Naomi Wood, professor of English, said rallies like the one Thursday may not accomplish immediate change, but they work as a foundation to build on.
“I think rallies are good for organizing and making it possible for like-minded people to connect and maybe plan other sorts of activities,” Wood said. “Unfortunately, there’s not a huge amount of people here today, but in large enough numbers, I think it does get politicians’ notice.”
Although people at the rally were mostly older protesters, some students who walked by thanked the protesters for their work, and people who drove by honked and waved in support of the rally.
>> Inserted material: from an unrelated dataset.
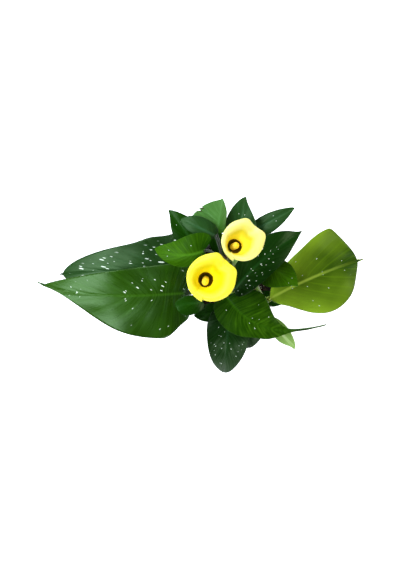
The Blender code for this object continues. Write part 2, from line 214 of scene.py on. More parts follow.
LEAVES = [
    Leaf("left_big", (-72, -20, 160), (-274, -5, 130), (10, 18), (14, 34),
         (58, 0.17, 12, 0.06), (41, 0.06, 18, 0.69), 15, 9, 9, 3.2, "broad"),
    Leaf("left_rear", (-60, 27, 128), (-248, 6, 98), (14, 0), (16, 26),
         (38, 0.45, 10, 0.73), (40, 0.14, 15, 0.85), 7, 8, 8, 3.2, "blotched"),
    Leaf("left_small", (-46, 35, 205), (-109, 39, 188), (10, 8), (8, 8),
         (16, 0.39, 4, 0.57), (26, 0.12, 18, 0.56), 1, 6, 6, 2.6, "bright"),
    Leaf("left_inner", (-46, -31, 184), (-83, -35, 192), (1, 0), (6, 4),
         (16, 0.63, 3, 0.77), (11, 0.48, 3, 0.78), 1, 8, 3, 2.2, "deep"),
    Leaf("back_left", (-51, 38, 142), (-92, 93, 148), (0, 0), (8, 6),
         (17, 0.44, 6, 0.30), (20, 0.39, 6, 0.58), 1, 10, 3, 2.4, "deep"),
    Leaf("back_inner", (-31, 57, 186), (-75, 78, 184), (0, 0), (6, 6),
         (11, 0.50, 4, 0.8), (15, 0.42, 6, 0.7), 1, 8, 3, 2.2, "dark"),
    Leaf("back_torn", (-27, 64, 180), (-20, 107, 172), (0, 0), (6, 6),
         (34, 0.30, 8, 0.45), (10, 0.45, 6, 0.6), 2, 4, 4, 2.2, "worn"),
    Leaf("centre", (-19, 34, 86), (-32, 71, 96), (0, 0), (6, 6),
         (12, 0.50, 3, 0.8), (13, 0.50, 3, 0.8), 2, 8, 3, 2.2, "deep"),
    Leaf("back_middle", (6, 41, 150), (12, 110, 160), (6, 4), (8, 6),
         (22, 0.31, 3, 0.71), (24, 0.33, 3, 0.35), 1, 10, 3, 2.4, "dark"),
    Leaf("back_right", (15, 58, 132), (79, 96, 150), (3, 1), (8, 6),
         (12, 0.39, 3, 0.65), (15, 0.41, 3, 0.57), 2, 10, 3, 2.4, "dark"),
    Leaf("right_long", (-2, -12, 182), (88, 64, 164), (8, 5), (20, 22),
         (24, 0.52, 12, 0.39), (22, 0.30, 13, 0.51), 5, 9, 5, 3.2, "flecked"),
    Leaf("right_pale", (46, -28, 136), (181, 28, 105), (6, 6), (14, 22),
         (57, 0.72, -16, 0.5), (54, 0.50, -14, 0.75), 14, 7, 6, 3.2, "pale"),
    Leaf("right_small", (34, 22, 158), (82, -10, 166), (2, -1), (10, 6),
         (18, 0.54, 4, 0.56), (26, 0.33, 4, 0.25), 1, 8, 3, 2.4, "bright"),
    Leaf("right_low", (36, -24, 80), (72, -35, 76), (0, 0), (6, 4),
         (11, 0.45, 3, 0.5), (11, 0.45, 3, 0.5), 2, 8, 3, 2.2, "deep"),
    Leaf("front_tailed", (-14, -25, 150), (126, -64, 120), (-40, -28), (12, 14),
         (40, 0.22, 0, 0.0), (30, 0.16, 8, 0.2), 48, 8, 6, 3.2, "streaked"),
    Leaf("front_broad", (-12, -44, 122), (-16, -135, 70), (3, 2), (18, 30),
         (31, 0.25, 8, 0.79), (29, 0.25, 8, 0.75), 2, 8, 5, 3.0, "glossy"),
    Leaf("front_low", (22, -53, 106), (18, -100, 78), (0, 2), (8, 10),
         (18, 0.41, 3, 0.69), (11, 0.44, 3, 0.39), 3, 8, 3, 2.2, "glossy"),
    Leaf("front_pale", (46, -56, 118), (84, -99, 104), (0, 0), (6, 6),
         (12, 0.40, 2, 0.7), (11, 0.45, 2, 0.2), 2, 10, 2, 2.2, "young"),
    Leaf("front_left", (-21, -46, 114), (-58, -52, 112), (0, 0), (6, 4),
         (12, 0.43, 3, 0.63), (14, 0.40, 3, 0.2), 1, 8, 3, 2.2, "deep"),
]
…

“My generation, the boomers, have caused this, and I think younger people are doing the best they can to survive,” said Deborah Plummer, who runs the Occupy MHK Facebook blog. “That’s what they’re doing, they’re working and going to school and trying to survive.”
Renner said Kansans have been frustrated with Sen. Pat Roberts, R-Dodge City, due to his unwillingness to be confronted by angry voters. Since the beginning of the February congressional recess, Roberts has not held any public town hall meetings.
According to a press release, the Indivisible Organization is a nationwide movement, “based on the practical application of ‘Indivisible: A Practical Guide for Resisting the Trump Agenda,’ a booklet that has been downloaded over a million times.” The booklet gives instructions for conducting and growing grassroots advocacy at congressional offices across the nation.